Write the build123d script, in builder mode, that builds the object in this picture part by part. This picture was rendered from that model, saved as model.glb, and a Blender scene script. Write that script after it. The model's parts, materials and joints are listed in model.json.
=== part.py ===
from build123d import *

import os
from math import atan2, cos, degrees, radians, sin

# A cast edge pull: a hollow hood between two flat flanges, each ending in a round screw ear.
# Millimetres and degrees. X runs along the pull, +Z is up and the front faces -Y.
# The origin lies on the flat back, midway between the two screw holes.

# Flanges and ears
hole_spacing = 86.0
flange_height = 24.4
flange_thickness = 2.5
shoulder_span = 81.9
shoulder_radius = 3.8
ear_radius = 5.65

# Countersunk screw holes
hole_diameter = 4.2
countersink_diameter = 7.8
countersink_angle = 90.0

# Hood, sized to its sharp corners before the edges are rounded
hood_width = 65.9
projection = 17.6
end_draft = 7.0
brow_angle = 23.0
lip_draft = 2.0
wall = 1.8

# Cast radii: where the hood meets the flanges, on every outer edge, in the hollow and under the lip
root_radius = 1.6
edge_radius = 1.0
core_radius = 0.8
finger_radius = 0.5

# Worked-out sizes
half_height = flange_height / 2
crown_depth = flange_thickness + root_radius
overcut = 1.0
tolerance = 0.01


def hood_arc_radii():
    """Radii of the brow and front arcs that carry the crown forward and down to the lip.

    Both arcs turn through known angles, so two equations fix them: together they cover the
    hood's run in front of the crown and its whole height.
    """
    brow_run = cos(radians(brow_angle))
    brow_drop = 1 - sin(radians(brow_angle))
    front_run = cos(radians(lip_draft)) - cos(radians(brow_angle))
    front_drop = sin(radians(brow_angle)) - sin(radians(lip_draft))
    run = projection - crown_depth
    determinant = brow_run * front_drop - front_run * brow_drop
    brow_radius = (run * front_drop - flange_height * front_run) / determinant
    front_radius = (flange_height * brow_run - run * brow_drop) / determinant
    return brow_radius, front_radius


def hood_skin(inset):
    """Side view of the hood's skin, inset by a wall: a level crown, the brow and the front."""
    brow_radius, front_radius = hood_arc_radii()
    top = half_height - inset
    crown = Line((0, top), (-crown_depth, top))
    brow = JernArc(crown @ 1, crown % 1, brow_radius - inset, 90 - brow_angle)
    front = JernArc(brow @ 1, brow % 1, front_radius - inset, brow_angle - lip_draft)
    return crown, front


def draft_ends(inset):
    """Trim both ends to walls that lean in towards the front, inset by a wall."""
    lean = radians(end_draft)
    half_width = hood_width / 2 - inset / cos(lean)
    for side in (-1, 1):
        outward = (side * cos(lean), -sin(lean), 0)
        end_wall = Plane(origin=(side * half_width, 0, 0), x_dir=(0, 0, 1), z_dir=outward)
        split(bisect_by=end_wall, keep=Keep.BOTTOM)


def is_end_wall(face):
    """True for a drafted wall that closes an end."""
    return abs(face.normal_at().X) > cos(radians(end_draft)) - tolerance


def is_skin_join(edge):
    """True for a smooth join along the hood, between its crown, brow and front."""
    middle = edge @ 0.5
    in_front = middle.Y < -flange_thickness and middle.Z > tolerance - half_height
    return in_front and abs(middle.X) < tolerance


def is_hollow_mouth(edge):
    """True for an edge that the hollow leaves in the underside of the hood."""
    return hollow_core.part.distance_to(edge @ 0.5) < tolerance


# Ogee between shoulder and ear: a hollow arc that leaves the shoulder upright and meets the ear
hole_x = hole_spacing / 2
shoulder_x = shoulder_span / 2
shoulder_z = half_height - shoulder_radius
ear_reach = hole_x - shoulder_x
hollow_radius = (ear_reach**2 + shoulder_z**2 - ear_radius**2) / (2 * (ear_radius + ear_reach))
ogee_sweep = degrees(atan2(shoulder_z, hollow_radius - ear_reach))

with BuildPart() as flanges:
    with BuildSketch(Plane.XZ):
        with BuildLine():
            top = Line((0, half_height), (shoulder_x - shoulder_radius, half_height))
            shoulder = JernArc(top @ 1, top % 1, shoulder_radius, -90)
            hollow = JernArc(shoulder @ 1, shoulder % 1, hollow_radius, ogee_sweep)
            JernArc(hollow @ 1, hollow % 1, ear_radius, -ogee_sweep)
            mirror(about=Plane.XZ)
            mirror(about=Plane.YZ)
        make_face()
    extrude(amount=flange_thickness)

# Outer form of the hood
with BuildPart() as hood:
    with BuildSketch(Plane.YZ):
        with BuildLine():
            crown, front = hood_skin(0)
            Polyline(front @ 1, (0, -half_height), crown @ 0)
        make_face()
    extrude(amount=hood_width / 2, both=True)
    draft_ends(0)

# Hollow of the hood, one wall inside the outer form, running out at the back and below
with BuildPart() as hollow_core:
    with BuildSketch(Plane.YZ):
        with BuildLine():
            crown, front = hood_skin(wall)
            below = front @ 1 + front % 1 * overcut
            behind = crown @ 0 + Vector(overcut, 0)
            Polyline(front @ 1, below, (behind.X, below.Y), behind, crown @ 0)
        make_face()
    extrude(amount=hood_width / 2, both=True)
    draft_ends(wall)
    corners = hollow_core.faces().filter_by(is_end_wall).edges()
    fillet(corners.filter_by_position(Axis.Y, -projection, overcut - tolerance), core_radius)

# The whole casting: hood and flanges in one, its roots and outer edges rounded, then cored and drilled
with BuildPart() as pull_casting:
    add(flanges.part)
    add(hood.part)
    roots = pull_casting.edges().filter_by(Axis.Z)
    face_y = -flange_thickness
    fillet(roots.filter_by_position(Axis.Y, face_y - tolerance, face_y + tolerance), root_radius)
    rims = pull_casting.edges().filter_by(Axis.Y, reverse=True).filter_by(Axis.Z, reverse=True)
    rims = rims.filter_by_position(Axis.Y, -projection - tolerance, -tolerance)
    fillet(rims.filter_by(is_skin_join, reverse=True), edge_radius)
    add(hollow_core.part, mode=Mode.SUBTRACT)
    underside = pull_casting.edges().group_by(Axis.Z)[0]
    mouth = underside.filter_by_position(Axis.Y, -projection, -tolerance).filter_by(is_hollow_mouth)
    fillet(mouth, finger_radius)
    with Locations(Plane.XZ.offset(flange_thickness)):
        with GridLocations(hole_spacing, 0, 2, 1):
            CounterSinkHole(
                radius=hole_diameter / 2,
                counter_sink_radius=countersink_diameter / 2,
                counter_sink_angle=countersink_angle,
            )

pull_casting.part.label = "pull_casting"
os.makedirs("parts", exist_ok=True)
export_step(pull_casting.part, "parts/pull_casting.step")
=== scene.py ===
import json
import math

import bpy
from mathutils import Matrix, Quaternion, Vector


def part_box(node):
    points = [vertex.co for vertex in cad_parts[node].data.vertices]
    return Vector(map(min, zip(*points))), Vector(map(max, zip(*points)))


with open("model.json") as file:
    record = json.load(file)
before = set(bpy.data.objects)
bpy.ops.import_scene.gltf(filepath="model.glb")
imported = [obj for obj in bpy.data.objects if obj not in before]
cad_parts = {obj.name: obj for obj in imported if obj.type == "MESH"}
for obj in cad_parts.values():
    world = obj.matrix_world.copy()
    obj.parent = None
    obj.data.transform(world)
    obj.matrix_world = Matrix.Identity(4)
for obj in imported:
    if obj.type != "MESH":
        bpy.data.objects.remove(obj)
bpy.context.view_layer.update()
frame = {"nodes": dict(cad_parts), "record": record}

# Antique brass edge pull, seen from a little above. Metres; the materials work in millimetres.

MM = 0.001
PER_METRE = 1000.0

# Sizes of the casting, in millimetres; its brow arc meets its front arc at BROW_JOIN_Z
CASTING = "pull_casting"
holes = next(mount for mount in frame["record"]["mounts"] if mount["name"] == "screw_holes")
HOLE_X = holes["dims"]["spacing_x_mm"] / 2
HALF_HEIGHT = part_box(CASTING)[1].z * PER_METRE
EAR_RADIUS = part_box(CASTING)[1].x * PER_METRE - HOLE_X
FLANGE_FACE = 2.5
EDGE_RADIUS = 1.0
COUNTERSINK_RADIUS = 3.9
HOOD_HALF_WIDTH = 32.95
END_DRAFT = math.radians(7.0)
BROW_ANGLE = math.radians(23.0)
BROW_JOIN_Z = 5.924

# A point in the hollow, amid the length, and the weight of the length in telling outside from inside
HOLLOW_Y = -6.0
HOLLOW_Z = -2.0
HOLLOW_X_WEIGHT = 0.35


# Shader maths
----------
To be done
Repeat the span of lines that opens with the line holding "# The whole" and closes with the line holding "PER_METRE = 1000.0", exactly as it stands.

The result
# The whole casting: hood and flanges in one, its roots and outer edges rounded, then cored and drilled
with BuildPart() as pull_casting:
    add(flanges.part)
    add(hood.part)
    roots = pull_casting.edges().filter_by(Axis.Z)
    face_y = -flange_thickness
    fillet(roots.filter_by_position(Axis.Y, face_y - tolerance, face_y + tolerance), root_radius)
    rims = pull_casting.edges().filter_by(Axis.Y, reverse=True).filter_by(Axis.Z, reverse=True)
    rims = rims.filter_by_position(Axis.Y, -projection - tolerance, -tolerance)
    fillet(rims.filter_by(is_skin_join, reverse=True), edge_radius)
    add(hollow_core.part, mode=Mode.SUBTRACT)
    underside = pull_casting.edges().group_by(Axis.Z)[0]
    mouth = underside.filter_by_position(Axis.Y, -projection, -tolerance).filter_by(is_hollow_mouth)
    fillet(mouth, finger_radius)
    with Locations(Plane.XZ.offset(flange_thickness)):
        with GridLocations(hole_spacing, 0, 2, 1):
            CounterSinkHole(
                radius=hole_diameter / 2,
                counter_sink_radius=countersink_diameter / 2,
                counter_sink_angle=countersink_angle,
            )

pull_casting.part.label = "pull_casting"
os.makedirs("parts", exist_ok=True)
export_step(pull_casting.part, "parts/pull_casting.step")
=== scene.py ===
import json
import math

import bpy
from mathutils import Matrix, Quaternion, Vector


def part_box(node):
    points = [vertex.co for vertex in cad_parts[node].data.vertices]
    return Vector(map(min, zip(*points))), Vector(map(max, zip(*points)))


with open("model.json") as file:
    record = json.load(file)
before = set(bpy.data.objects)
bpy.ops.import_scene.gltf(filepath="model.glb")
imported = [obj for obj in bpy.data.objects if obj not in before]
cad_parts = {obj.name: obj for obj in imported if obj.type == "MESH"}
for obj in cad_parts.values():
    world = obj.matrix_world.copy()
    obj.parent = None
    obj.data.transform(world)
    obj.matrix_world = Matrix.Identity(4)
for obj in imported:
    if obj.type != "MESH":
        bpy.data.objects.remove(obj)
bpy.context.view_layer.update()
frame = {"nodes": dict(cad_parts), "record": record}

# Antique brass edge pull, seen from a little above. Metres; the materials work in millimetres.

MM = 0.001
PER_METRE = 1000.0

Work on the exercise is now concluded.